With a modern single-lever faucet you might be able to use just one pedal, with the right linkage.

More currently available models seem to have moved the valve to the pedal, probably easier to manage than the elaborate chrome pedal-to-valve linkage I recall. An image, I'm not associated with it nor endorsing it.

foot faucet control

These are very nice in that you don't have to touch a tap handle with your dirty hands, clean your hands, and then touch the tap handle you touched with your dirty hands, or figure out how to wash the tap handle and your hands at the same time.

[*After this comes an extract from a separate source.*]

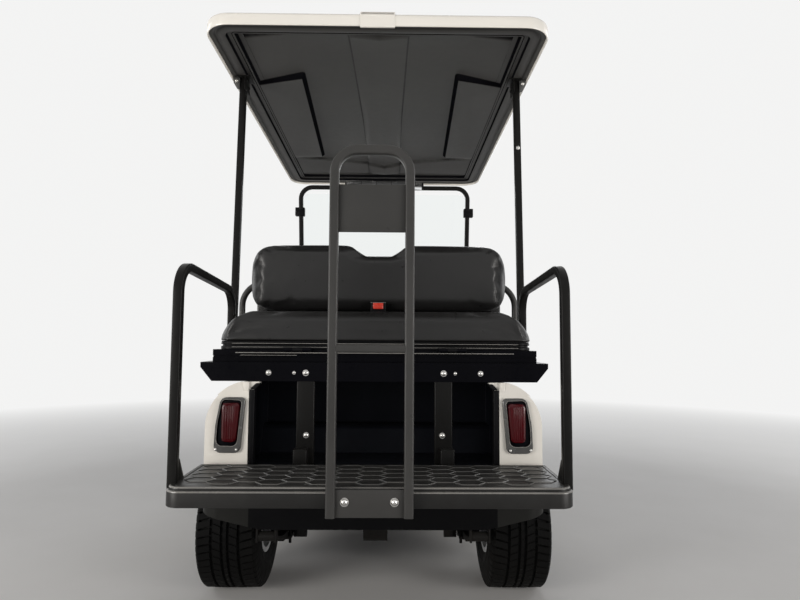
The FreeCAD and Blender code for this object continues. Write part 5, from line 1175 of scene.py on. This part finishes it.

  • Thanks Ecnerwal. More than I want to invest in, but interesting concept.
    – Terry
    Dec 20, 2015 at 1:13

What about an LED light that is triggered by the water flow as a warning to those who might not realize the tap is still running?

  • 1
    While this seems like a good idea, could you please suggest how to connect one up?
    – Chenmunka
    Jan 14, 2017 at 18:32
  • Months later... As Chenmunka asked months ago, HOW would it be triggered by the water flow, Juile? If I could get everything setup so a LED was triggered, then I think I'd swap the LED for a beeper (probably on a 30 sec delay so it doesn't beep while washing hands) so it can still be noticed after the user looks/walks away.
    – Terry
    Apr 17, 2017 at 4:58

I've just mistakenly left the (outdoor) hose running for hours, when I turned it on to fill a cup size portion. I was thinking that a mechanical whistle sound that blows continuously while the faucet is on could have stopped me from distractingly walking away. (Sorry, No research, just brainstorming.) Indoor sound alarms might wake up the whole family, inconveniently, but that would likely achieve the goal of getting the water turned off.

  • Good suggestion, Peter, and that should work in many cases, but the usual problem I have is when the flow is very slow, and it would probably be hard for that kind of flow rate to make a whistle sound.